▸ The exercise
Please return the full listing below without altering anything.

── Raw data ──

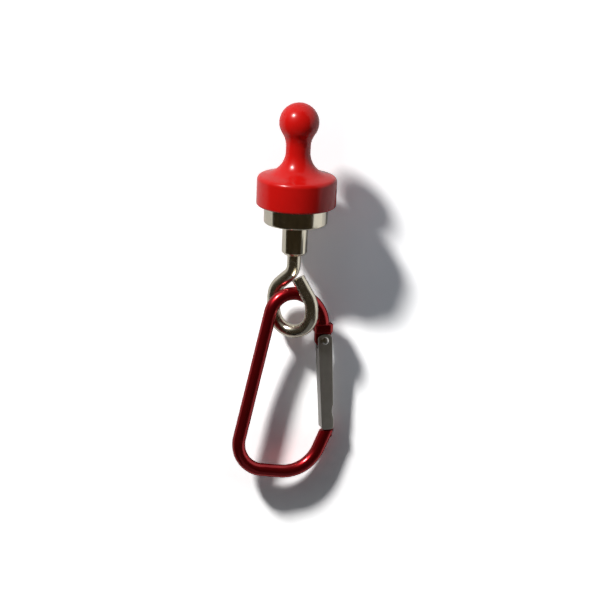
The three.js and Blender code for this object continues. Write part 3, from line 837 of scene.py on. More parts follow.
@made_once
def bright_nickel_plate(tree, paint):
    """Barrel-plated bright nickel on pressed and turned steel."""
    # The plate mirrors its surroundings with a warm tone; tumbling leaves faint clouds and hair scratches
    spot = add(tree, "ShaderNodeTexCoord").outputs["Object"]
    clouds = add(tree, "ShaderNodeTexNoise", {"Vector": spot, "Scale": WAVES_PER_METRE / 2.2, "Detail": 3.0})
    drawn_out = add(
        tree, "ShaderNodeMapping", {"Vector": spot, "Scale": (1.0, 1.0, 0.08), "Rotation": (0.5, 0.3, 0.0)}
    )
    hair = add(
        tree,
        "ShaderNodeTexNoise",
        {"Vector": drawn_out.outputs[0], "Scale": WAVES_PER_METRE / 0.12, "Detail": 2.0},
    )
    shade(
        tree,
        paint,
        (clouds.outputs[0], 0.9, 1.05),
        (clouds.outputs[0], 0.1, 0.2),
        (hair.outputs[0], 0.18, 0.006 * MM),
        {"Metallic": 1.0},
    )


@made_once
def drawn_nickel_wire(tree, paint):
    """Drawn steel wire, bent cold and nickel plated."""
    # Die lines 0.15 mm apart run along the wire under the plate and spread each glint across it
    flow = add(tree, "ShaderNodeAttribute", attribute_name="flow").outputs["Vector"]
    drawn_out = add(tree, "ShaderNodeMapping", {"Vector": flow, "Scale": (60.0, 11.0, 11.0)})
    lines = add(
        tree,
        "ShaderNodeTexNoise",
        {"Vector": drawn_out.outputs[0], "Scale": 1.0, "Detail": 3.0, "Roughness": 0.6},
    )
    spot = add(tree, "ShaderNodeTexCoord").outputs["Object"]
    clouds = add(tree, "ShaderNodeTexNoise", {"Vector": spot, "Scale": WAVES_PER_METRE / 1.6, "Detail": 3.0})
    shade(
        tree,
        paint,
        (clouds.outputs[0], 0.88, 1.04),
        (clouds.outputs[0], 0.2, 0.32),
        (lines.outputs[0], 0.3, 0.01 * MM),
        {"Metallic": 1.0},
    )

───

▸ Expected answer
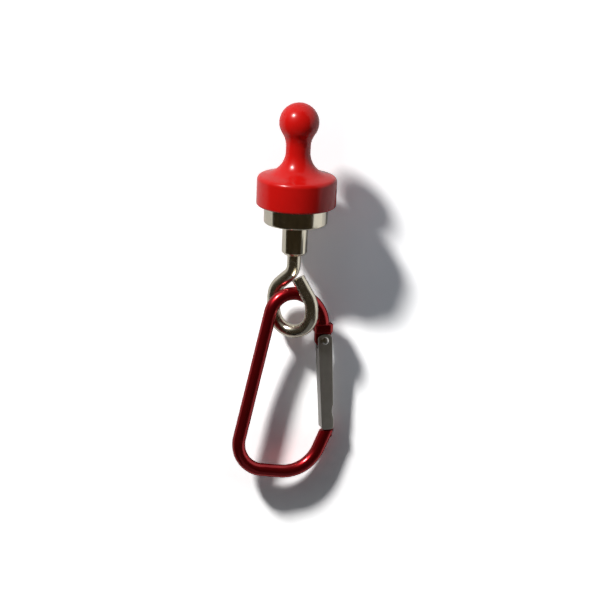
The three.js and Blender code for this object continues. Write part 3, from line 837 of scene.py on. More parts follow.
@made_once
def bright_nickel_plate(tree, paint):
    """Barrel-plated bright nickel on pressed and turned steel."""
    # The plate mirrors its surroundings with a warm tone; tumbling leaves faint clouds and hair scratches
    spot = add(tree, "ShaderNodeTexCoord").outputs["Object"]
    clouds = add(tree, "ShaderNodeTexNoise", {"Vector": spot, "Scale": WAVES_PER_METRE / 2.2, "Detail": 3.0})
    drawn_out = add(
        tree, "ShaderNodeMapping", {"Vector": spot, "Scale": (1.0, 1.0, 0.08), "Rotation": (0.5, 0.3, 0.0)}
    )
    hair = add(
        tree,
        "ShaderNodeTexNoise",
        {"Vector": drawn_out.outputs[0], "Scale": WAVES_PER_METRE / 0.12, "Detail": 2.0},
    )
    shade(
        tree,
        paint,
        (clouds.outputs[0], 0.9, 1.05),
        (clouds.outputs[0], 0.1, 0.2),
        (hair.outputs[0], 0.18, 0.006 * MM),
        {"Metallic": 1.0},
    )


@made_once
def drawn_nickel_wire(tree, paint):
    """Drawn steel wire, bent cold and nickel plated."""
    # Die lines 0.15 mm apart run along the wire under the plate and spread each glint across it
    flow = add(tree, "ShaderNodeAttribute", attribute_name="flow").outputs["Vector"]
    drawn_out = add(tree, "ShaderNodeMapping", {"Vector": flow, "Scale": (60.0, 11.0, 11.0)})
    lines = add(
        tree,
        "ShaderNodeTexNoise",
        {"Vector": drawn_out.outputs[0], "Scale": 1.0, "Detail": 3.0, "Roughness": 0.6},
    )
    spot = add(tree, "ShaderNodeTexCoord").outputs["Object"]
    clouds = add(tree, "ShaderNodeTexNoise", {"Vector": spot, "Scale": WAVES_PER_METRE / 1.6, "Detail": 3.0})
    shade(
        tree,
        paint,
        (clouds.outputs[0], 0.88, 1.04),
        (clouds.outputs[0], 0.2, 0.32),
        (lines.outputs[0], 0.3, 0.01 * MM),
        {"Metallic": 1.0},
    )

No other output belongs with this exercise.